Are these crimes ever religiously motivated?
I would not say there are religious motivations, but with religious people, the nature of the psychosis may encompass religious themes. Andrea Yates came to believe that her children were engaged in such bad behavior that they were going to end up in hell. She believed that she was doing them a favor by killing them before the age of accountability so that they could enter heaven.

But if you don't believe in heaven or hell, you wouldn't kill for those reasons...
Yes, a strong belief in the hereafter may have an influence.

Is there any way to prevent these types of crimes?
It's a complicated question. There are broad issues, such as easier access to mental health care, which is a problem right now with state cutbacks becoming severe. Another thing is awareness. If a woman is very depressed and she has young children and makes a suicide attempt, there is 1-in-20 chance that she will try to take the kid with her. Specific inquiries about thoughts of harm toward children should occur in any evaluation of a seriously depressed [mother].

Have you had any cases similar to this one?
There was the case of 10-year-old [and a younger child, whose mother attempted to kill them both.] The mother was found legally insane. She was psychotic. She was severely depressed and then had this sudden belief that this is what she had to do. She did it with a knife, very suddenly, and then called the police after she stayed overnight with her dead child. There was no effort to flee. It wasn't like, I'm going to kill the children and take off and have a good life. She was a physician and she was married to a physician. One of the children survived the knifing.

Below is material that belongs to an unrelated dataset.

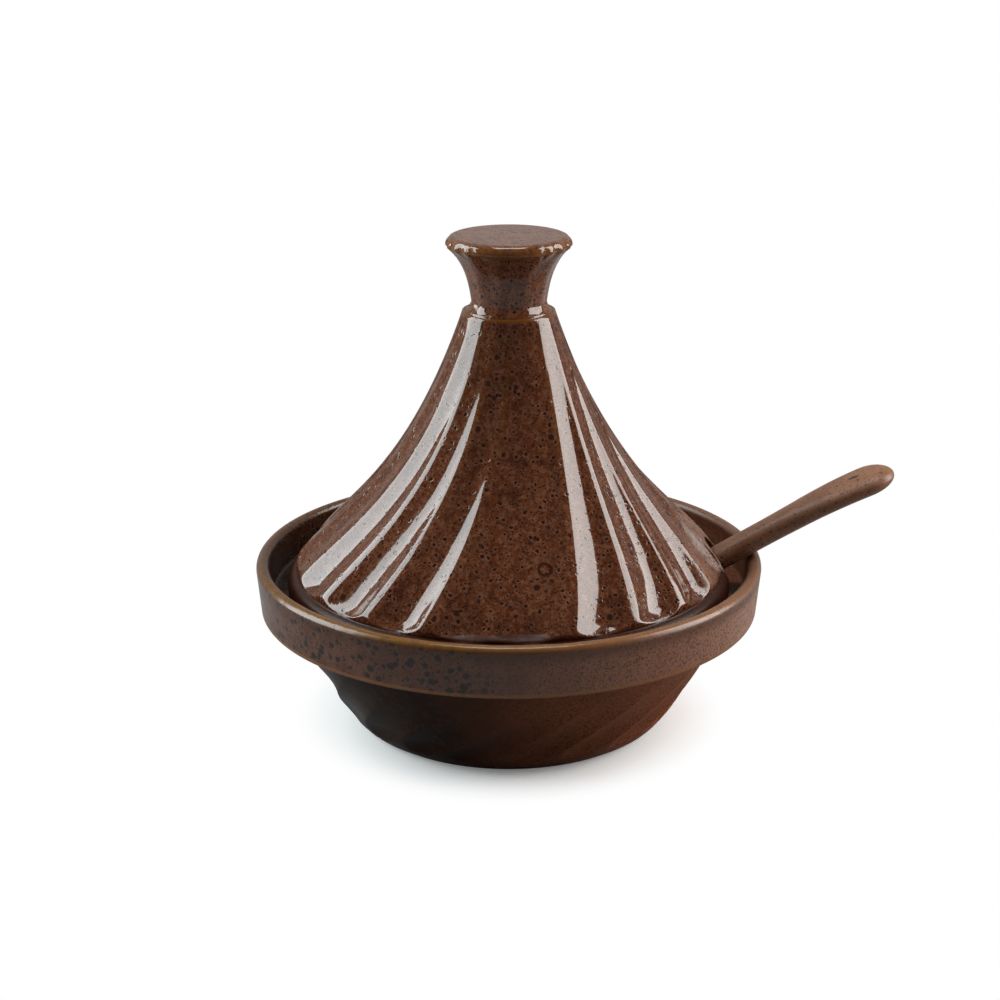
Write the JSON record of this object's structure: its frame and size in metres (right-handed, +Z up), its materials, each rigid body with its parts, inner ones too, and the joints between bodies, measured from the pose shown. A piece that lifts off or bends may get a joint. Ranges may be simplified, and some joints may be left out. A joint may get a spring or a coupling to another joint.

Are these parents mostly sent to mental institutions because they use the insanity defense — or do they go to prison?
The vast majority of parents who kill their children go to prison rather than mental institutions. I just saw an article written by the FBI: for women who kill their children and are not found insane, the mean length of their prison sentence is 17 years; in women who kill newborns, the mean length is 9 years. However, out of all homicide [perpetrators], none have a higher incidence of being found insane than mothers who kill their children.

Killing newborns is much more common than killing older children.
As far as death by homicide goes, you're more likely to be killed on the day you are born than on any other day of your life.

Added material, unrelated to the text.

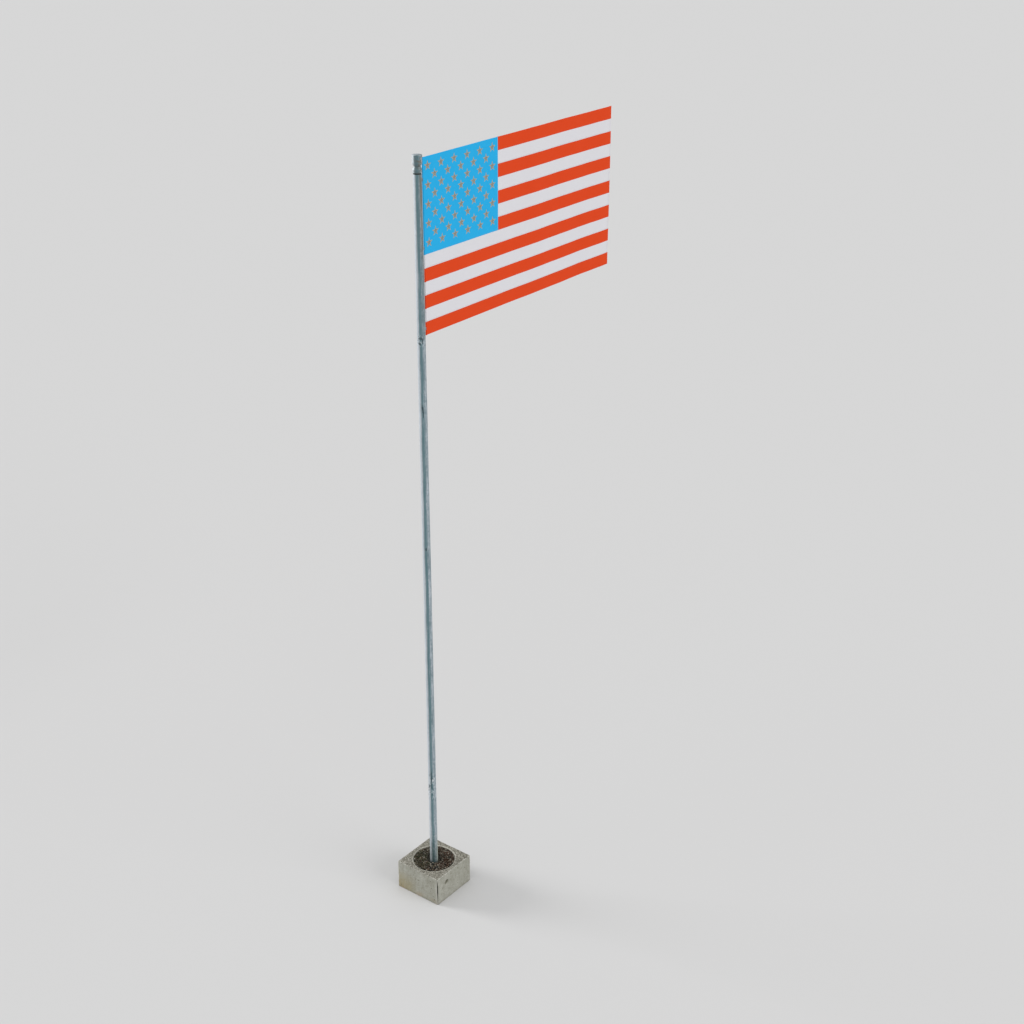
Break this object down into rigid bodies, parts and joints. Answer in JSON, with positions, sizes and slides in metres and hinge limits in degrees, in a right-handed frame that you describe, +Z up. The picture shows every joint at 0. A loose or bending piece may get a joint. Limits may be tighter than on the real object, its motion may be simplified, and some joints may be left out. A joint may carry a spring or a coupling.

Are these mothers dangerous to people other than their own children?
They are not a general danger to the community. There are infanticide laws in 22 countries, including England, Canada and Australia — instead of women being charged with murder, [if the child is] under 1 year old, they are charged with infanticide. In the U.K., the vast majority get probation rather than prison. The recidivism rate is very low. The risk of suicide is substantial, however.

Is the bad economy likely to lead to more of these cases?
Suicide does increase some when there are more people losing their jobs, so there might be little an increase in familicide where the father is unemployed. As far as mothers go, if she's the sole support, I don't know if that will increase.